Follies at Staunton Country Park

Take a stroll through Staunton’s history

Walking around the park, you may stumble upon some strange structures called follies. These follies are a key element of the regency landscape created by Sir George Staunton in the 1800s.

Sir George and his friends would have visited the follies as they walked through the park, sometimes stopping for tea or to view Sir George’s collections of strange objects kept in the Shell House. Only a handful now remain, but you can follow in their footsteps to discover the follies that time forgot.

The Beacon plaque

The Beacon

The Beacon

This small Ionic temple, designed by the architect Lewis Vuillamy, was built in 1830.

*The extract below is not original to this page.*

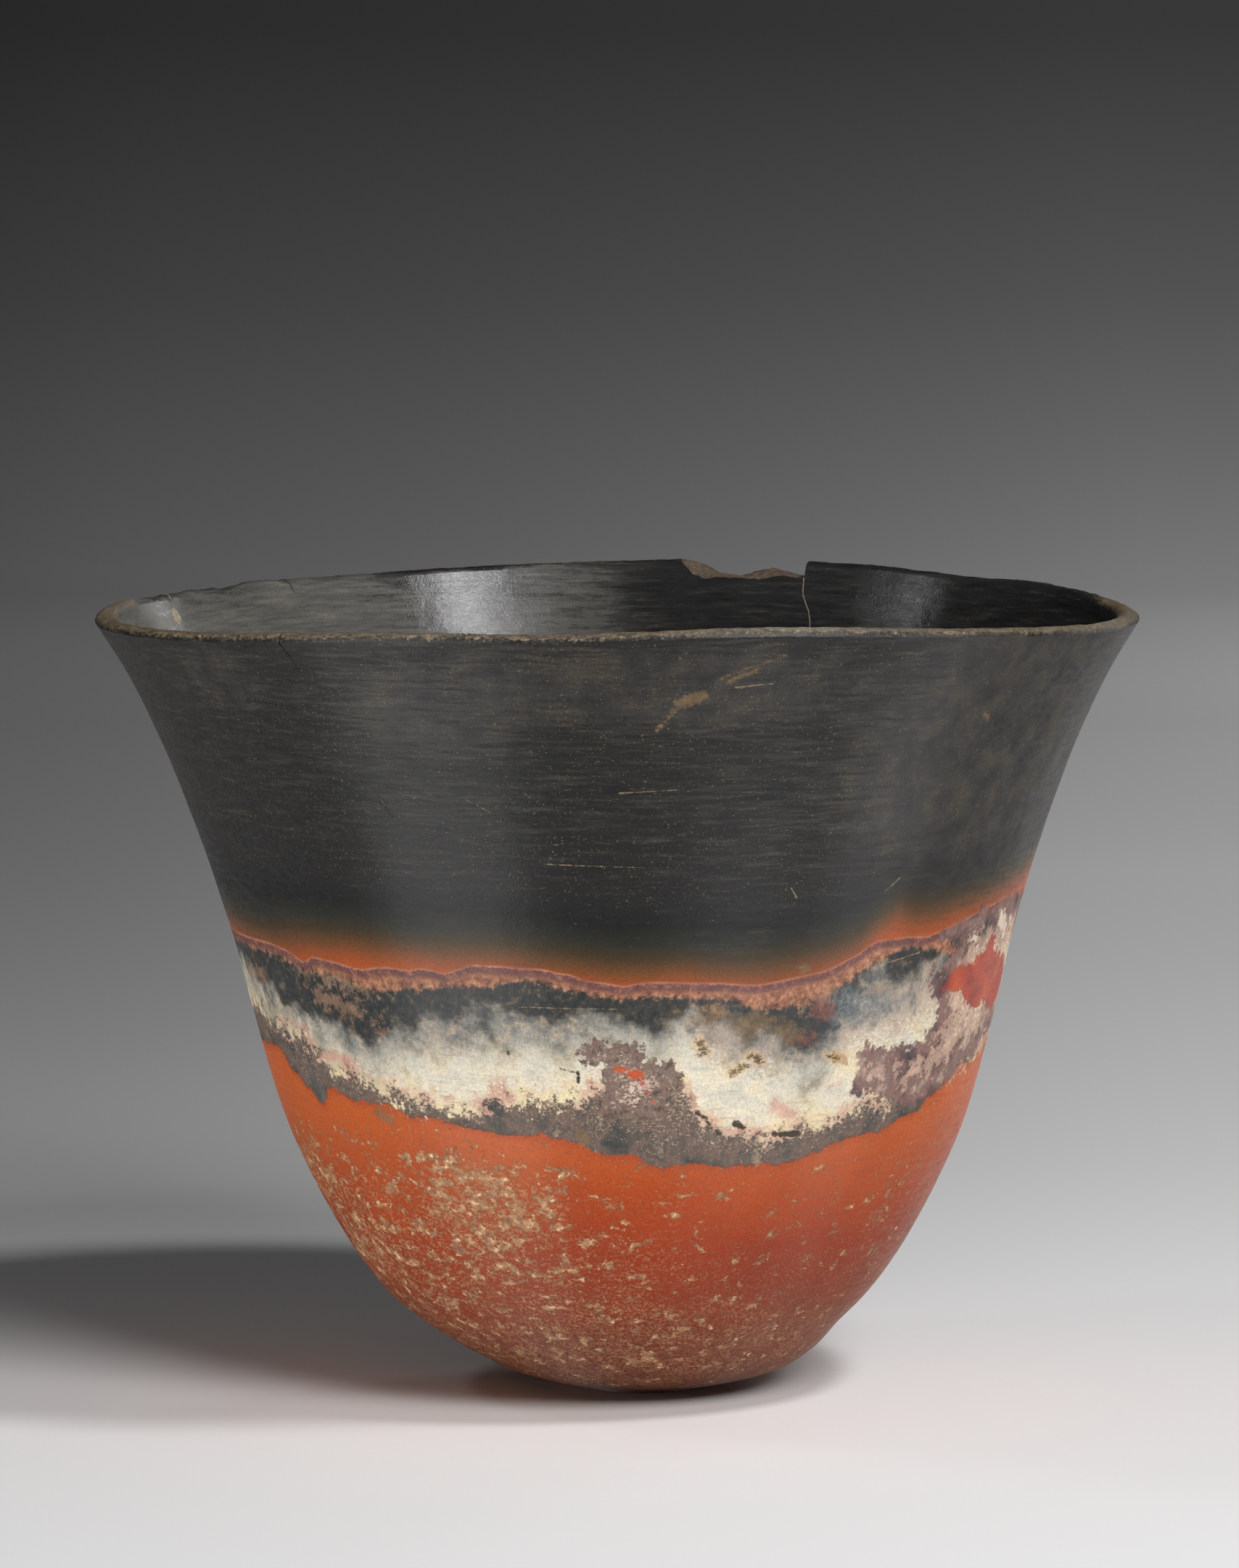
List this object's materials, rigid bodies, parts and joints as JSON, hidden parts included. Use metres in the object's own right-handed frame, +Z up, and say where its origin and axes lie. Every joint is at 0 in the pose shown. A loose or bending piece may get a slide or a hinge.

It is said that Sir George flew the flag to show locals when he was in residence. Parties of guests visiting the house often had tea here.

The Shell House

The Shell House

Designed in 1832 by Lewis Vuillamy, Staunton’s Shell House is based on the Chichester Market Cross and made from locally sourced flint and pebbles from Emsworth beach.

Originally, it would have had shells from Hayling Island lining the inner walls, but these have been lost over time, along with an odd collection of curiosities (including a stuffed crocodile, Roman pottery, a toucan beak and semi-precious gems).

The Shell House is one of the follies that has been restored as part of the restoration project.

The Chinese Bridge

The Chinese bridge

This stunning ornamental lake is the manmade centrepiece of the park. Sir George Staunton included the stylings of Chinese architecture and artwork in his garden designs.

The bridge shares similarities to those in the gardens of Chinese emperors, and it’s likely that Sir George may have taken inspiration from these during his visits to China.

The 21st century folly

The 21st century folly is our newest sculpture, created by artist Mick Thacker.

The folly is made up of icons, with each icon representing a stage in the historical journey taken by the park throughout the years.